Javier Moreno, who was the EL PAÍS editor-in-chief from 2006 to 2014, and who has been the editor-in-chief of EL PAÍS América since June 2018, will face the challenge of completing the digital transformation of the leading Spanish-language newspaper, and of developing the subscription model that has just been introduced.

Javier Moreno was born in Paris in 1963. He has a degree in Chemistry from the University of Valencia (1988), and worked in that profession in Germany – BASF, Ludwigshafen – until 1992, the year that he completed the Madrid Autonomous University (UAM) and EL PAÍS masters course in journalism. He first joined the Business section of the newspaper, and in 1994 he transferred to the Mexico newsroom, which was the embryo of the current EL PAÍS América edition. After returning to Spain in 1997, he worked in the International section. In 1999, he was appointed editor of the Business section, and in 2002 he became the correspondent for the paper in Berlin. In 2003, he was appointed editor-in-chief of PRISA’s business newspaper, Cinco Días.

In 2005 he returned to EL PAÍS, initially in charge of the Sunday edition, and then as managing editor. In 2006, coinciding with the 30th anniversary of the newspaper, he was appointed editor-in-chief, staying in the role until May 2014. During that time, the newspaper underwent the first major redesign of its print edition since it was founded. He also merged the print and digital sections in order to launch the current online edition.

The newsroom was involved in international exclusives such as the leak of secret US embassy cables, together with The New York Times and The Guardian, the exclusive known as Chinaleaks, as well as relevant domestic stories such as the so-called “Bárcenas papers,” and many more.
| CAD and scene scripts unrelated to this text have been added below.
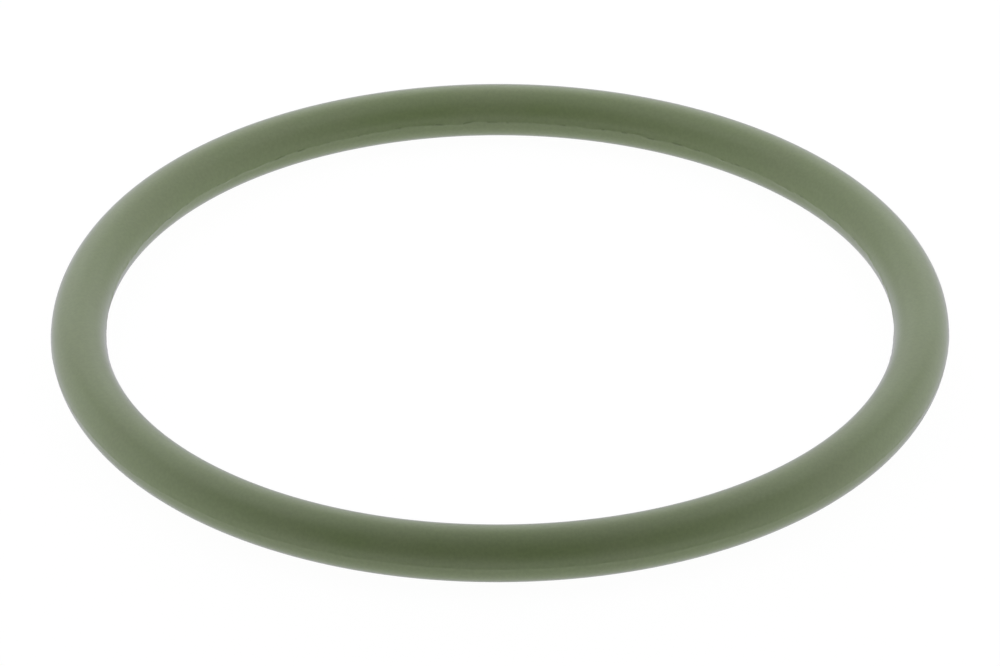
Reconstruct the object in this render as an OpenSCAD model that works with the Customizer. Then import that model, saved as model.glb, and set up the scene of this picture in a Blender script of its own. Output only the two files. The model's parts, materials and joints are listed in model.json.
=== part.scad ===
// Round valve cover gasket: a sealing ring of round section, moulded in one piece from green
// fluoroelastomer. The two mould halves meet at mid height. What is left of the flash there is
// a low bead round the inner and the outer diameter, with a trimmed crest and long hollow flanks.
// The origin is the centre of the ring and Z is its axis. The ring lies flat, as at rest.

/* [Ring] */
// Inner diameter, measured on the round section
inner_d = 58; // [20:0.5:160]
// Diameter of the round section
section_d = 4; // [2:0.1:8]

/* [Parting line] */
// Height of the inner bead above the round section
inner_flash_h = 0.06; // [0.02:0.01:0.12]
// Height of the outer bead above the round section
outer_flash_h = 0.03; // [0.02:0.01:0.12]
// Width of the trimmed crest of both beads
flash_land_w = 0.1; // [0.06:0.02:0.3]
// Radius of the hollow flanks between crest and section
flash_flank_r = 3; // [0.5:0.5:6]

/* [Hidden] */
section_r = section_d / 2;
// Radius of the circle that the centre of the section runs along
pitch_r = inner_d / 2 + section_r;
// How far the blank of a bead reaches into the section that it grows from
bead_root = section_r / 4;
$fn = 96;

// Distance from the centre of the section to the corner of a bead's crest
function crest_reach(flash_h) = norm([section_r + flash_h, flash_land_w / 2]);

// Angle of that corner above mid height, seen from the centre of the section
function crest_angle(flash_h) = atan2(flash_land_w / 2, section_r + flash_h);

// Angle above mid height at which a flank touches the section. The flank's circle lies outside
// the section, touches it, and passes through the corner of the crest.
function flank_angle(flash_h) =
    let (reach = crest_reach(flash_h), centre = section_r + flash_flank_r)
    crest_angle(flash_h)
        + acos((pow(reach, 2) + pow(centre, 2) - pow(flash_flank_r, 2)) / (2 * reach * centre));

// A bead in the plane of the section, standing out of it along +X
module flash_bead(flash_h) {
    touch = flank_angle(flash_h);
    half_w = section_r * sin(touch);
    difference() {
        translate([section_r - bead_root, -half_w])
            square([bead_root + flash_h, 2 * half_w]);
        for (side = [-1, 1])
            rotate(side * touch)
                translate([section_r + flash_flank_r, 0])
                    circle(r = flash_flank_r);
    }
}

// The moulded section, centred on the origin, with the ring's axis towards -X
module ring_section() {
    circle(d = section_d);
    flash_bead(outer_flash_h);
    rotate(180) flash_bead(inner_flash_h);
}

module gasket_ring() {
    color([0.45, 0.49, 0.38])
        rotate_extrude()
            translate([pitch_r, 0])
                ring_section();
}

gasket_ring();
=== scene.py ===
"""Looks of a round valve cover gasket: one moulded ring of satin green rubber on a white table.

The ring is drawn as its section, which is round with a flash bead at each parting line of the
mould, and spun round its axis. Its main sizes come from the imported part. Lengths are in metres.
"""

import json
import logging
import math
from collections.abc import Callable
from dataclasses import dataclass, field
from enum import Enum

import bmesh
import bpy
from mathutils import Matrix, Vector


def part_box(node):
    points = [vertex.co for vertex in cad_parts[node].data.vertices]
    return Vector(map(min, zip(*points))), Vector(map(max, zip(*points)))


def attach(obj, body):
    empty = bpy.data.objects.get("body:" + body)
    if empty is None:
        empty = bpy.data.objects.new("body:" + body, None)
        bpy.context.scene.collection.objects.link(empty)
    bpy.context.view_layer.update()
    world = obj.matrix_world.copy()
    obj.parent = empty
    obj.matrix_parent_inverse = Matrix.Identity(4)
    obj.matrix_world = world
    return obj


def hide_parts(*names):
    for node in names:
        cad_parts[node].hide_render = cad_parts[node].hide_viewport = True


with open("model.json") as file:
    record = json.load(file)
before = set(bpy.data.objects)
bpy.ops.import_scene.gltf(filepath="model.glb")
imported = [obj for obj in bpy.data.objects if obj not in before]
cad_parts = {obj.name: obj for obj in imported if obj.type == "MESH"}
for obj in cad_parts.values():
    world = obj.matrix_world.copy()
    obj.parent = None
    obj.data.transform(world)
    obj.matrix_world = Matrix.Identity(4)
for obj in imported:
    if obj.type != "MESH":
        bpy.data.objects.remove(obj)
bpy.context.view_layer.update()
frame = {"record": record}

MM = 0.001
QUARTER_TURN = 90  # degrees
log = logging.getLogger("valve_cover_gasket")

Colour = tuple[float, float, float]
Place = tuple[float, float, float]
Reach = tuple[float, float]
Socket = bpy.types.NodeSocket


class MouldSide(Enum):
    """Where the two mould halves meet on the section: towards the ring's axis or away from it."""

    INNER = -1
    OUTER = 1


class Wander(Enum):
    """How a bead's crest leaves its line: the way that it is pushed, and the level that means no push."""

    CUT_BACK = ("NORMAL", 1.0)
    ASTRAY = ("Z", 0.5)


class Bay(Enum):
    """The two parts of the light tent, along Y: the one at the camera's side, and the one behind it."""

    FRONT = (-0.18, -0.03)
    BACK = (-0.03, 0.20)


def start_piece(name: str) -> None:
    """Deselects everything, so that operators act on the new piece alone, and logs its name."""
    bpy.ops.object.select_all(action="DESELECT")
    log.info("modelling %s", name)


def select_points(piece: bpy.types.Object, wanted: Callable[[Vector], bool]) -> None:
    """Selects the points of a piece in edit mode by where they are, and deselects the others.

    Args:
        piece: The mesh object, which is in edit mode.
        wanted: Says whether the point at a place is wanted.
    """
    mesh = bmesh.from_edit_mesh(piece.data)
    for point in mesh.verts:
        point.select = wanted(point.co)
    mesh.select_flush_mode()
    bmesh.update_edit_mesh(piece.data)


@dataclass(frozen=True)
class Pattern:
    """A noise pattern: how many of its waves fit in a metre, and how many finer octaves it has."""

    per_metre: float
    detail: float


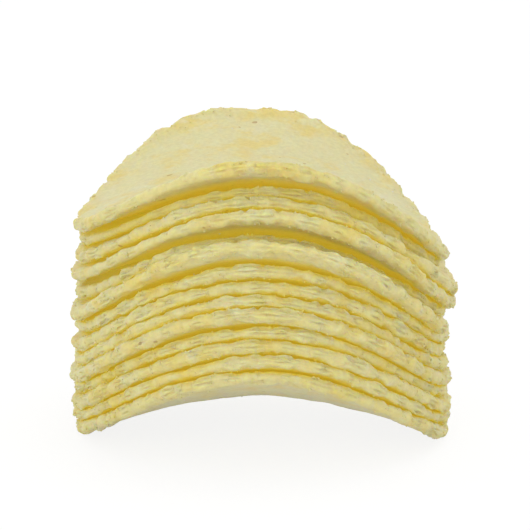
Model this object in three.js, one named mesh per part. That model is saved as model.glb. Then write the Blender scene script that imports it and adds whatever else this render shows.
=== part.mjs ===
// A stack of fourteen saddle-shaped potato crisps, standing on the side edges of the lowest one.
// Millimetres, +Z up. X runs across a crisp, the way that it arches down, and Y runs along it, the
// way that its ends turn up. The origin is under the middle of the stack, on the ground.
import * as THREE from "three";

// One crisp
const CRISP_LENGTH = 65;
const CRISP_WIDTH = 50;
const THICKNESS = 1.25;
const END_RISE = 7.8;
const SIDE_DROP = 6.9;
const RIM_BEVEL = 0.6;
const RIM_FACE = 0.6;
const OUTLINE_WAVE = 0.22;
const RIPPLE_HEIGHT = 0.05;
const RIPPLE_LENGTH = 24;

// The gap that is left between two crisps where one rests on the other
const RESTING_GAP = 0.3;

// Facets: steps round the rim, and the share of the radius at which each ring of the faces lies
const RIM_STEPS = 40;
const FACE_RINGS = [0.38, 0.68, 0.87];

// How each crisp lies, from the lowest to the highest. across and along are how far it has slid off
// the middle of the stack, in millimetres. turn and lean are its small rotations about Z and Y, in
// degrees. bow is its side drop and size its length and width, as shares of the common ones. blunt
// is the share of its half length that is missing at the far end.
const LAY = [
  { name: "bottom_crisp", across: 0.0, along: -0.5, turn: 0.0, lean: 0.0, bow: 0.88, size: 0.99, blunt: 0.01 },
  { name: "crisp_02", across: -0.2, along: -0.3, turn: 0.2, lean: 0.1, bow: 0.89, size: 1.0, blunt: 0.0 },
  { name: "crisp_03", across: -0.3, along: -0.5, turn: 0.1, lean: 0.1, bow: 0.9, size: 1.01, blunt: 0.02 },
  { name: "crisp_04", across: -0.4, along: 0.1, turn: 0.0, lean: 0.2, bow: 0.91, size: 1.0, blunt: 0.0 },
  { name: "crisp_05", across: -0.6, along: -1.5, turn: -0.2, lean: 0.3, bow: 0.92, size: 1.01, blunt: 0.01 },
  { name: "crisp_06", across: -0.6, along: -0.6, turn: -0.1, lean: 0.5, bow: 0.93, size: 1.0, blunt: 0.0 },
  { name: "crisp_07", across: -0.5, along: -0.7, turn: 0.1, lean: 0.8, bow: 0.94, size: 0.99, blunt: 0.02 },
  { name: "crisp_08", across: -0.4, along: -0.3, turn: 0.3, lean: 1.2, bow: 0.945, size: 0.99, blunt: 0.0 },
  { name: "crisp_09", across: -0.3, along: -3.1, turn: 0.4, lean: 1.7, bow: 0.95, size: 1.0, blunt: 0.0 },
  { name: "crisp_10", across: -0.1, along: 1.3, turn: 0.5, lean: 2.2, bow: 0.95, size: 0.99, blunt: 0.03 },
  { name: "crisp_11", across: 0.6, along: -0.5, turn: 0.7, lean: 3.0, bow: 0.96, size: 1.02, blunt: 0.0 },
  { name: "crisp_12", across: 0.7, along: 0.7, turn: 1.1, lean: 3.3, bow: 0.965, size: 1.015, blunt: 0.02 },
  { name: "crisp_13", across: -0.1, along: 2.2, turn: 1.8, lean: 3.6, bow: 0.97, size: 0.965, blunt: 0.05 },
  { name: "top_crisp", across: -0.2, along: -0.8, turn: 2.2, lean: 4.0, bow: 0.98, size: 0.985, blunt: 0.04 },
];

const halfLength = CRISP_LENGTH / 2;
const halfWidth = CRISP_WIDTH / 2;
const meanRadius = Math.sqrt(halfLength * halfWidth);
// Radii of the circles that the middle lines of the saddle follow at its centre
const archRadius = halfWidth ** 2 / (2 * SIDE_DROP);
const cradleRadius = halfLength ** 2 / (2 * END_RISE);
// A crisp is lowered on the one below from a height at which the two can't touch
const dropHeight = 2 * (END_RISE + SIDE_DROP + THICKNESS);

const friedPotato = new THREE.MeshStandardMaterial({
  color: new THREE.Color(0.86, 0.8, 0.5),
  roughness: 0.75,
  metalness: 0,
  side: THREE.DoubleSide,
});

// A seeded source of numbers from 0 to 1, so that each crisp keeps its own ripples.
function numbers(seed) {
  let state = seed * 7919 + 17;
  return () => {
    state = (state * 16807) % 2147483647;
    return state / 2147483647;
  };
}

// Height of the middle surface of a crisp over the plane of its centre.
function saddle(lay, ripple) {
  return (x, y) => {
    const u = x / halfWidth;
    const v = y / halfLength;
    return END_RISE * v * v - SIDE_DROP * lay.bow * u * u + ripple(x, y);
  };
}

// Shallow ripples left by frying: two crossing waves in directions of the crisp's own.
function ripples(random) {
  const waves = [0, 1].map((n) => {
    const heading = (Math.PI / 2) * (n + random());
    const pace = (2 * Math.PI) / (RIPPLE_LENGTH * (0.8 + 0.5 * random()));
    return { east: pace * Math.cos(heading), north: pace * Math.sin(heading), start: 2 * Math.PI * random() };
  });
  const wave = (w, x, y) => RIPPLE_HEIGHT * Math.sin(x * w.east + y * w.north + w.start);
  return (x, y) => waves.reduce((sum, w) => sum + wave(w, x, y), 0);
}

// How far the crisp reaches at an angle, as a share of the common oval: its outline strays a little
// from the oval, and its far end is blunt.
function outline(lay, random) {
  const lobes = [3, 5, 8].map((count) => ({ count, start: 2 * Math.PI * random() }));
  const stray = (angle) => lobes.reduce((sum, lobe) => sum + Math.sin(lobe.count * angle + lobe.start), 0);
  const farEnd = (angle) => (1 - lay.blunt) / Math.max(Math.sin(angle), 0);
  return (angle) => lay.size * Math.min(1 + (OUTLINE_WAVE / meanRadius) * stray(angle), farEnd(angle));
}

// Section of a flat round disc with a bevelled rim, from the middle of its underside to that of its top.
function discProfile() {
  const radii = [0, ...FACE_RINGS.map((share) => share * meanRadius), meanRadius - RIM_BEVEL];
  const underside = radii.map((radius) => new THREE.Vector2(radius, -THICKNESS / 2));
  underside.push(new THREE.Vector2(meanRadius, -RIM_FACE / 2));
  const top = underside.map((point) => new THREE.Vector2(point.x, -point.y)).reverse();
  return [...underside, ...top];
}

// The disc stretched to the oval and pressed on the saddle, with its thickness square to the surface.
function crispGeometry(lay, seed) {
  const random = numbers(seed);
  const height = saddle(lay, ripples(random));
  const reach = outline(lay, random);
  const geometry = new THREE.LatheGeometry(discProfile(), RIM_STEPS);
  geometry.rotateX(Math.PI / 2);
  const corners = geometry.getAttribute("position");
  const flat = new THREE.Vector3();
  const normal = new THREE.Vector3();
  const step = 0.01;
  for (let i = 0; i < corners.count; i += 1) {
    flat.fromBufferAttribute(corners, i);
    const share = reach(Math.atan2(flat.y, flat.x)) / meanRadius;
    const x = flat.x * share * halfWidth;
    const y = flat.y * share * halfLength;
    const slopeX = (height(x + step, y) - height(x - step, y)) / (2 * step);
    const slopeY = (height(x, y + step) - height(x, y - step)) / (2 * step);
    normal.set(-slopeX, -slopeY, 1).normalize();
    const point = new THREE.Vector3(x, y, height(x, y)).addScaledVector(normal, flat.z);
    corners.setXYZ(i, point.x, point.y, point.z);
  }
  geometry.computeVertexNormals();
  return geometry;
}

// A crisp at its place in plan. Sliding across turns it about the centre of the arch, and sliding
// along turns it about the centre of the cradle, so that it stays nested on the one below.
function layCrisp(lay, index) {
  const crisp = new THREE.Mesh(crispGeometry(lay, index + 1), friedPotato);
  const roll = lay.across / archRadius + THREE.MathUtils.degToRad(lay.lean);
  const pitch = lay.along / cradleRadius;
  crisp.name = lay.name;
  crisp.rotation.set(pitch, roll, THREE.MathUtils.degToRad(lay.turn), "YXZ");
  crisp.position.set(lay.across, lay.along, 0);
  crisp.updateMatrixWorld(true);
  return crisp;
}

// Distances from the corners of one crisp to the other along plumb lines, where these meet it.
function plumbDistances(from, to, direction) {
  const corners = from.geometry.getAttribute("position");
  const plumb = new THREE.Vector3(0, 0, direction);
  const ray = new THREE.Raycaster();
  const distances = [];
  for (let i = 0; i < corners.count; i += 1) {
    const corner = new THREE.Vector3().fromBufferAttribute(corners, i).applyMatrix4(from.matrixWorld);
    ray.set(corner, plumb);
    const hit = ray.intersectObject(to, false)[0];
    if (hit) distances.push(hit.distance);
  }
  return distances;
}

// Lowers a crisp from above until it rests on the one below.
function rest(upper, lower) {
  upper.position.z = lower.position.z + dropHeight;
  upper.updateMatrixWorld(true);
  const clearances = [...plumbDistances(upper, lower, -1), ...plumbDistances(lower, upper, 1)];
  upper.position.z -= Math.min(...clearances) - RESTING_GAP;
  upper.updateMatrixWorld(true);
}

function buildStack() {
  const stack = new THREE.Group();
  const crisps = LAY.map(layCrisp);
  crisps.slice(1).forEach((crisp, index) => rest(crisp, crisps[index]));
  stack.add(...crisps);
  const box = new THREE.Box3().setFromObject(stack, true);
  const centre = box.getCenter(new THREE.Vector3());
  stack.position.set(-centre.x, -centre.y, -box.min.z);
  return stack;
}

export default buildStack();
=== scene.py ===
"""A stack of saddle-shaped potato crisps on a white studio floor, seen end on and a little from above."""
import math
import bmesh
import bpy
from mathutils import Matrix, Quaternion, Vector


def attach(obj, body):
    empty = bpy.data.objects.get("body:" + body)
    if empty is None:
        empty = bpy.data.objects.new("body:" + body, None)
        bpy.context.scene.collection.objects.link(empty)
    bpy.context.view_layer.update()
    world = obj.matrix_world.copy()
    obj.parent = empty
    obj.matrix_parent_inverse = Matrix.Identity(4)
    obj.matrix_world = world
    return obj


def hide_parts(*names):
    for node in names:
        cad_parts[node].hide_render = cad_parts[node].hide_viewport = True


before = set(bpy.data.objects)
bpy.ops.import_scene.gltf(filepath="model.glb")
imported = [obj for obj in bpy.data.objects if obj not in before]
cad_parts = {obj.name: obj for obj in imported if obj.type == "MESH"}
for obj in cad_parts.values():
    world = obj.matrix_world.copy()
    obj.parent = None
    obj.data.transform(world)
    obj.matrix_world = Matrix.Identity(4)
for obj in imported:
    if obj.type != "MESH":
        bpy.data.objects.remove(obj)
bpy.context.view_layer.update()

MM = 0.001

# The picture: a long lens, close to level, that looks along the crisps
PICTURE_PIXELS = 530
FOCAL_PIXELS = 2760
SENSOR_WIDTH = 36.0
CLIP_START = 0.01
CLIP_END = 20.0
CAMERA_DISTANCE = 370 * MM
CAMERA_ELEVATION = math.radians(10.4)
CAMERA_ROLL = math.radians(0.8)
AIM = Vector((0.27 * MM, 0.0, 22.15 * MM))

# The studio
FLOOR_SIZE = 6.0
FLOOR_COLOUR = (0.9, 0.9, 0.9, 1.0)
FLOOR_ROUGHNESS = 0.9
FLOOR_GLOW = {"share": 0.8, "strength": 1.07}
SKY_COLOUR = (1.0, 1.0, 1.0, 1.0)
SKY_STRENGTH = 0.76
KEY_LAMP = {"size": 0.6, "power": 2.3, "at": (-0.3, -0.95, 0.22)}
TOP_LAMP = {"size": 0.5, "power": 0.8, "at": (0.15, 0.1, 0.8)}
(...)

In 2013, he launched the Americas edition of the paper.

After leaving his role in 2014, Moreno became the founding director of the Leading European Newspaper Alliance (LENA), which groups together eight top-flight newspapers in Europe: Le Figaro, Le Soir, Tages-Anzeiger, Tribune de Genève, Die Welt, La Repubblica, Gazeta Wyborcza and EL PAÍS. He headed up the UAM-EL PAÍS Journalism School from December 2017 until June 2018, when he was appointed editor-in-chief of EL PAÍS in America, which is based in Mexico City.

The professional career of Soledad Gallego-Díaz (Madrid, 1951) has been linked to EL PAÍS for more than four decades, and she is the newspaper’s first female editor-in-chief. She studied at Spain’s Official Journalism School and found her first job at the agency Pyresa, before she moved to a publication called Cuadernos para el Diálogo, staying there until it closed in 1978. She joined EL PAÍS shortly after it was founded, in 1976, as a contributor specializing in politics, while still working at Cuadernos para el Diálogo, until she joined the politics section of the newspaper. She was a parliamentary reporter during some of the most intense moments of Spain’s transition to democracy after the death of dictator Francisco Franco. Together with Federico Abascal and José Luis Martínez, she managed to obtain, and exclusively publish, a draft of the 1978 Spanish Constitution.

Soledad Gallego-Díaz in the EL PAÍS newsroom.
ANA ROCA BARBER

Toward the end of 1979, she became the EL PAÍS correspondent in Brussels. Her experience in the field of international news was completed during those years, with two other top-level postings, in London and Paris.

Once back in the central newsroom, she was first appointed deputy editor, and then later, managing editor of the newspaper, a role that she held for five years. Later, she was a correspondent in New York and Buenos Aires, as well as once again taking on the roles of managing editor and readers’ editor.

Soledad Gallego-Díaz is one of Spain’s most recognized journalists. She has been given a number of awards throughout her career, including the Salvador de Madariaga prize, the Margarita Rivière prize, the Francisco Cerecedo prize and the Cirilo Rodríguez prize. In 2018, she was awarded the Ortega y Gasset prize for her professional career.